Herbert Mackworth (7 September 1687 – 20 August 1765) was a Welsh landowner, coal owner and Tory politician who sat in the House of Commons from 1739 to 1765.

Early life

Mackworth was the son of Sir Humphrey Mackworth of Gnoll, Glamorganshire, MP for Cardiganshire, and his wife Mary Evans, daughter of Sir Herbert Evans of Gnoll. His brother was William Mackworth Praed. He was educated at Westminster School and matriculated at Magdalen College, Oxford, in 1704. He was admitted at Inner Temple in 1708. On his father's death in 1727 he inherited the Gnoll estate and substantial coal mining and copper smelting interests in the Neath valley. He married Juliana Digby, the daughter of William Digby, 5th Baron Digby on 24 April 1730.

Career
Mackworth was returned unopposed as Tory Member of Parliament for  Cardiff Boroughs on his own and the Windsor interest at a by-election on 16 February 1739. He always voted   against the Administration, except when he was one of the Tories who voted against the motion for Walpole's removal in February 1741. He was returned unopposed again in 1741 and 1747.

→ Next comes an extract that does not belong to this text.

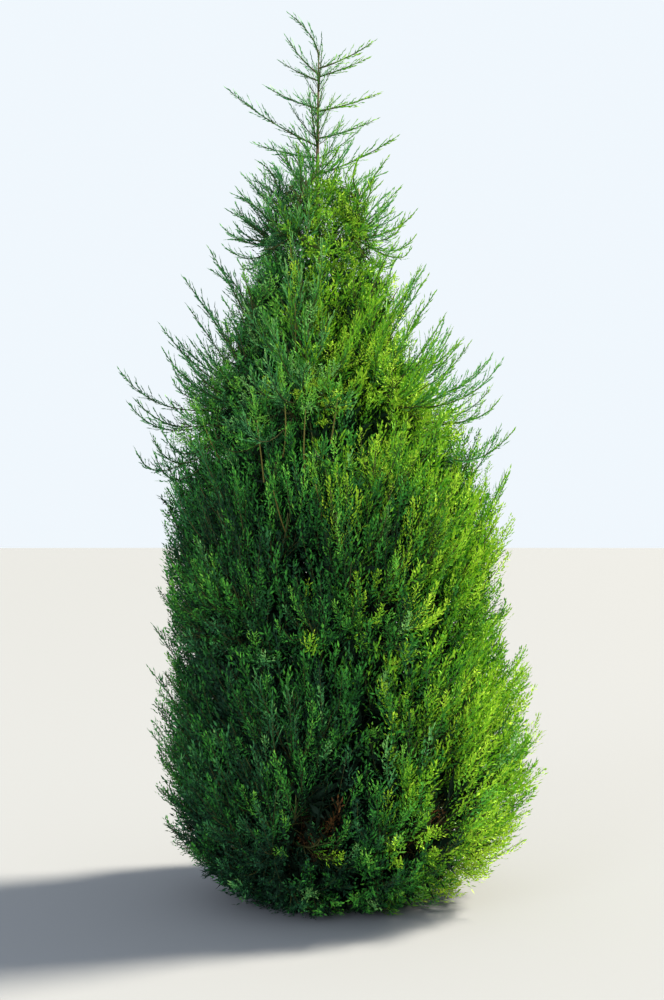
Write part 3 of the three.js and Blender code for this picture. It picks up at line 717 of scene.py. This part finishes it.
def make_piece(name, part, materials, nodes=()):
    vertices, faces, numbers = part
    mesh = bpy.data.meshes.new(name)
    mesh.vertices.add(len(vertices))
    mesh.vertices.foreach_set("co", (vertices * METRES).astype(np.float32).ravel())
    mesh.loops.add(faces.size)
    mesh.loops.foreach_set("vertex_index", faces.astype(np.int32).ravel())
    mesh.polygons.add(len(faces))
    mesh.polygons.foreach_set("loop_start", np.arange(0, faces.size, 3, dtype=np.int32))
    for material in materials:
        mesh.materials.append(material)
    mesh.polygons.foreach_set("material_index", numbers.astype(np.int32))
    mesh.polygons.foreach_set("use_smooth", np.ones(len(faces), bool))
    mesh.update(calc_edges=True)
    piece = bpy.data.objects.new(name, mesh)
    bpy.context.scene.collection.objects.link(piece)
    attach(piece, "root")
    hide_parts(*nodes)


def linear(code):
    """A colour from its six-figure code, in the linear values that shaders take."""
    values = [int(code[i:i + 2], 16) / 255 for i in (0, 2, 4)]
    return [v / 12.92 if v <= 0.04045 else ((v + 0.055) / 1.055) ** 2.4 for v in values] + [1]


def plain_material(name, code, roughness):
    material = bpy.data.materials.new(name)
    material.use_nodes = True
    shader = material.node_tree.nodes["Principled BSDF"]
    shader.inputs["Base Color"].default_value = linear(code)
    shader.inputs["Roughness"].default_value = roughness
    shader.inputs["Specular IOR Level"].default_value = SPECULAR
    return material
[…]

Mackworth was returned unopposed as MP for Cardiff at the 1754 British general election and the  1761 British general election. He supported the Grenville administration and was an opponent of Rockingham. He is not recorded as ever having spoken in parliament.

Death and legacy
Mackworth died on 20 August 1765, leaving a son and six daughters. His son, also Herbert, followed him as MP for Cardiff and was created a baronet in 1776. His daughter Susanna married Sir John Hotham, 9th Baronet, Bishop of Clogher.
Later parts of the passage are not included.